Records from a dataset
↓↓↓
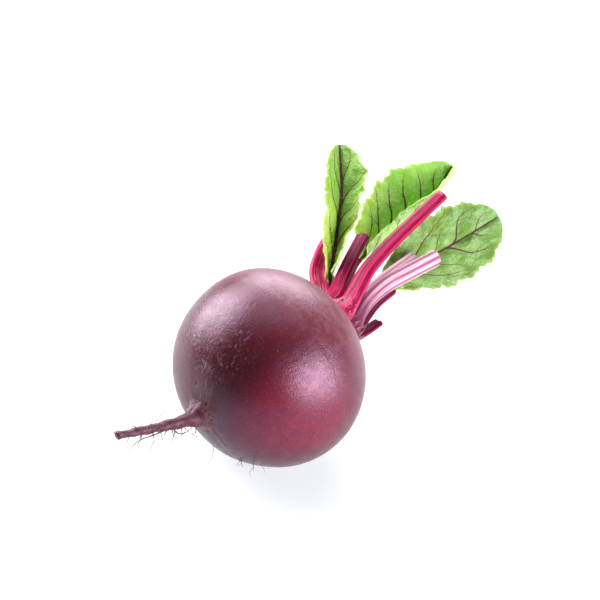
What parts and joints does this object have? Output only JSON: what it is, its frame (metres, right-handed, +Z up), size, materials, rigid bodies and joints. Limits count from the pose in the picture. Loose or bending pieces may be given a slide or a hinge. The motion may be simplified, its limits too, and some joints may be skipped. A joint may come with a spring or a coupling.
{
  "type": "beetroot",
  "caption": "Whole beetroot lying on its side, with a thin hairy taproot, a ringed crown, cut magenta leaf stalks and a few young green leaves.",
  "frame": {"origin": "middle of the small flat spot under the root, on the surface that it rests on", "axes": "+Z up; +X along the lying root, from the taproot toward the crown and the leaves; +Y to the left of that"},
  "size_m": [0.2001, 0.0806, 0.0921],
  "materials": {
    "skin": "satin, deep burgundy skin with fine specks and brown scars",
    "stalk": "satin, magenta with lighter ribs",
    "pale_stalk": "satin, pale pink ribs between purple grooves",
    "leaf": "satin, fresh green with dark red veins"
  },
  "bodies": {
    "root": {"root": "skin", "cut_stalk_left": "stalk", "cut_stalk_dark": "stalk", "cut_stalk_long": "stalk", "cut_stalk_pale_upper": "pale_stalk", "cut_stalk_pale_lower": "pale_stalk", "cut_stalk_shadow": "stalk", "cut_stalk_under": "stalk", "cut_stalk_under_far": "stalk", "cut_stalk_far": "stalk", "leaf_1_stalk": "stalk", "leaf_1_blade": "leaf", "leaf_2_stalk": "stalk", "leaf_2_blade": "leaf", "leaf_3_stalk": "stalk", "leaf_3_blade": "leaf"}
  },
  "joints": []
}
↑↑↑
↓↓↓
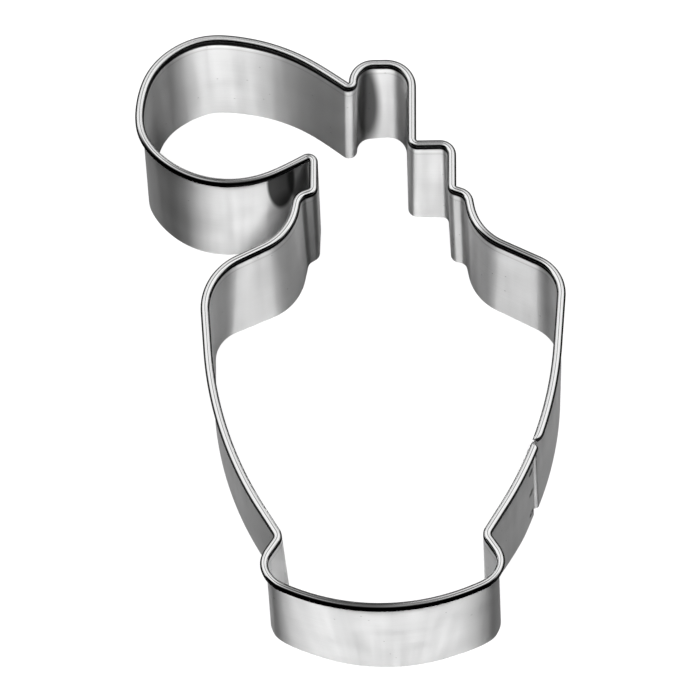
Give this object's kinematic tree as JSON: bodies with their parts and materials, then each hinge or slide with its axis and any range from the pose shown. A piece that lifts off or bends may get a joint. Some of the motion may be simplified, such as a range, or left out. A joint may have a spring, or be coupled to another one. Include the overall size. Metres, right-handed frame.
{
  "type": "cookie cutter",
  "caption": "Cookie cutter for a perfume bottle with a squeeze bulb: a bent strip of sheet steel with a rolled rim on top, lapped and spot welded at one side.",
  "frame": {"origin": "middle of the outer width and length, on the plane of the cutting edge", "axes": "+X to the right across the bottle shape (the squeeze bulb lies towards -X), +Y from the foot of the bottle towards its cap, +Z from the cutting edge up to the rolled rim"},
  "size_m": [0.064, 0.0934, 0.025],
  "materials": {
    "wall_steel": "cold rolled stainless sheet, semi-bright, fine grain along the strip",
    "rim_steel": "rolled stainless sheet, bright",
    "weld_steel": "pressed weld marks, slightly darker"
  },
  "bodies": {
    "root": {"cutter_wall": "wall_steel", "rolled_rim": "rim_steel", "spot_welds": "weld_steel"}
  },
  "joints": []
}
↑↑↑
↓↓↓
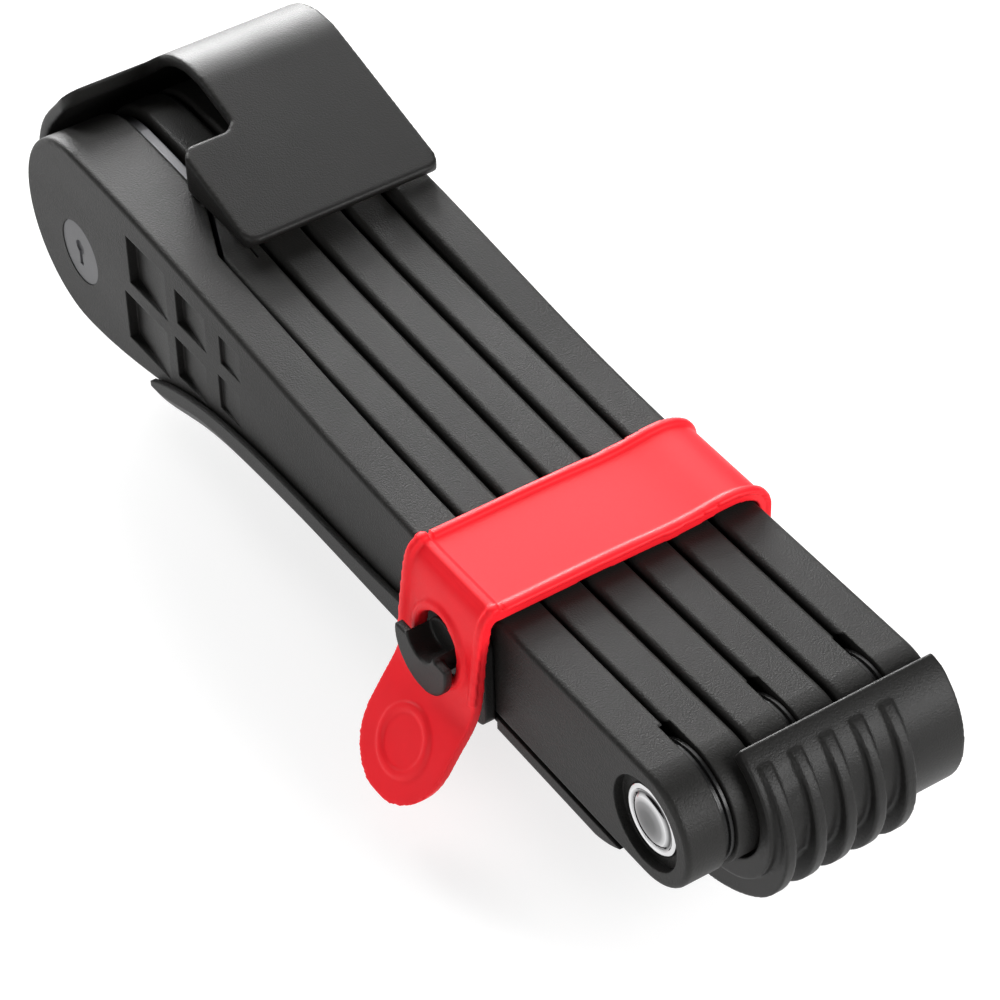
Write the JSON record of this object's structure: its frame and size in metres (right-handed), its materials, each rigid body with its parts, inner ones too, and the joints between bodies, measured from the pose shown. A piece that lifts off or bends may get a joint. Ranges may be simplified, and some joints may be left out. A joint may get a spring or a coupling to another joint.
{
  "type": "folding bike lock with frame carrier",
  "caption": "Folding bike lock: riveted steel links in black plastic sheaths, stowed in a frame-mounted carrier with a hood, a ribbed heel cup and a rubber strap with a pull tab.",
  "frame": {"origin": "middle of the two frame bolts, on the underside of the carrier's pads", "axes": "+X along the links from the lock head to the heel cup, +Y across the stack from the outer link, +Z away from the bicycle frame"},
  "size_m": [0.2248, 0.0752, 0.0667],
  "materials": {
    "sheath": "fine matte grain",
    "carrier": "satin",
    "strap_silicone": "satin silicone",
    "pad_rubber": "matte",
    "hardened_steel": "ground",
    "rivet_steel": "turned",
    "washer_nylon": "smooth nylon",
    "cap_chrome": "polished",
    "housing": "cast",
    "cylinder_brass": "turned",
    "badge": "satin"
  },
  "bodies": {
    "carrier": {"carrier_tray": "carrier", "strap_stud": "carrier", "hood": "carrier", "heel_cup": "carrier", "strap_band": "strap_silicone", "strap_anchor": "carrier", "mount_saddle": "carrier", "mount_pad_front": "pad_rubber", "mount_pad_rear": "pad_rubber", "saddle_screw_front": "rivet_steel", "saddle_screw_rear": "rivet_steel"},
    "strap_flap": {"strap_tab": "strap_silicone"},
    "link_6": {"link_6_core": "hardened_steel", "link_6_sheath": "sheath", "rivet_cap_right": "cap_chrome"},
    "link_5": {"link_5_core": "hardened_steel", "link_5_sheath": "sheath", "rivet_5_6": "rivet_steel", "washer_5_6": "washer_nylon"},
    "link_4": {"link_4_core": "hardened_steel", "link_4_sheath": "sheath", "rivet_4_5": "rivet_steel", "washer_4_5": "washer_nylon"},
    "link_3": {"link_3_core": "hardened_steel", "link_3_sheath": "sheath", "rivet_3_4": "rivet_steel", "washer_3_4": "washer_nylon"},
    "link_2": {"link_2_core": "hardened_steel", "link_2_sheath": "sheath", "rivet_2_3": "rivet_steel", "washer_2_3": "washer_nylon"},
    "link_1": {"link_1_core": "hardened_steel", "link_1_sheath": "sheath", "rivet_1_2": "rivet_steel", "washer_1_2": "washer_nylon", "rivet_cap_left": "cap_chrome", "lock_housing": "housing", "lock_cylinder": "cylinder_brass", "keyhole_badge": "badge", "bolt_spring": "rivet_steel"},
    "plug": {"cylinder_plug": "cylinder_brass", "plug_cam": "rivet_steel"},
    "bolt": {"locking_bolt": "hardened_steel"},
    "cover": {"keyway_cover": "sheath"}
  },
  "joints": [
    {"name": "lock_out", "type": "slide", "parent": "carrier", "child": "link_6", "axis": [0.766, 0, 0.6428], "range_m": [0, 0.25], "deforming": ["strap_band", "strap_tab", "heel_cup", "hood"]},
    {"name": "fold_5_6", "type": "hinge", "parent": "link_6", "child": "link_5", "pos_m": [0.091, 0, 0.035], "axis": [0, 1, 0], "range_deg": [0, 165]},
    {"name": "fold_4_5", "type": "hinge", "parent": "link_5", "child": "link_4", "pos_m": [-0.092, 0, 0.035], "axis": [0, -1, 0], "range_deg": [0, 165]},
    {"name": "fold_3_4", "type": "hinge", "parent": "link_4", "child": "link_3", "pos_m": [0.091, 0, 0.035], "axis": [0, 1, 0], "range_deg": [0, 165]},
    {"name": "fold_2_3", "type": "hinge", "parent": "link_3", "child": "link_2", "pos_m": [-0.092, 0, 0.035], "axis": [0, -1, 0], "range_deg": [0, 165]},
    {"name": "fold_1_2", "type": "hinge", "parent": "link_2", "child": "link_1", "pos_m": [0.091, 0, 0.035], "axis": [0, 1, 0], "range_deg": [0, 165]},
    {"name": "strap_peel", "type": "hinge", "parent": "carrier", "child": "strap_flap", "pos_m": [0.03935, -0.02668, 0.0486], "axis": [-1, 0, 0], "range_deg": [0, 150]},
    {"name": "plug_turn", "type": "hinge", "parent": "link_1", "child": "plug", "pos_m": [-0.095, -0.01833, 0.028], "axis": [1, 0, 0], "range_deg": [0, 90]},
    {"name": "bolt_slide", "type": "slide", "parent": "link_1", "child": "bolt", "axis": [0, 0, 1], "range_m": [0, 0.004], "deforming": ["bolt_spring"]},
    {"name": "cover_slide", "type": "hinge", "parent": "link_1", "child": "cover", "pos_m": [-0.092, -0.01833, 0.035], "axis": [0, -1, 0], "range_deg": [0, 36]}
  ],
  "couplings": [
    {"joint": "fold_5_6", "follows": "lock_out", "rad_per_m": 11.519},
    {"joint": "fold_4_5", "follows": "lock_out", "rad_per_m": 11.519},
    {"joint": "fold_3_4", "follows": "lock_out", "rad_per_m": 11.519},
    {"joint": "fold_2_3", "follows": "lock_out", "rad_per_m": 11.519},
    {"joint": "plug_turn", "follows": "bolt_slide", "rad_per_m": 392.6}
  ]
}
↑↑↑
=== TASK STATEMENT ===
Reply with one number only: the count of lines in the entries that contain "between".

=== COMPLETE ANSWER ===
2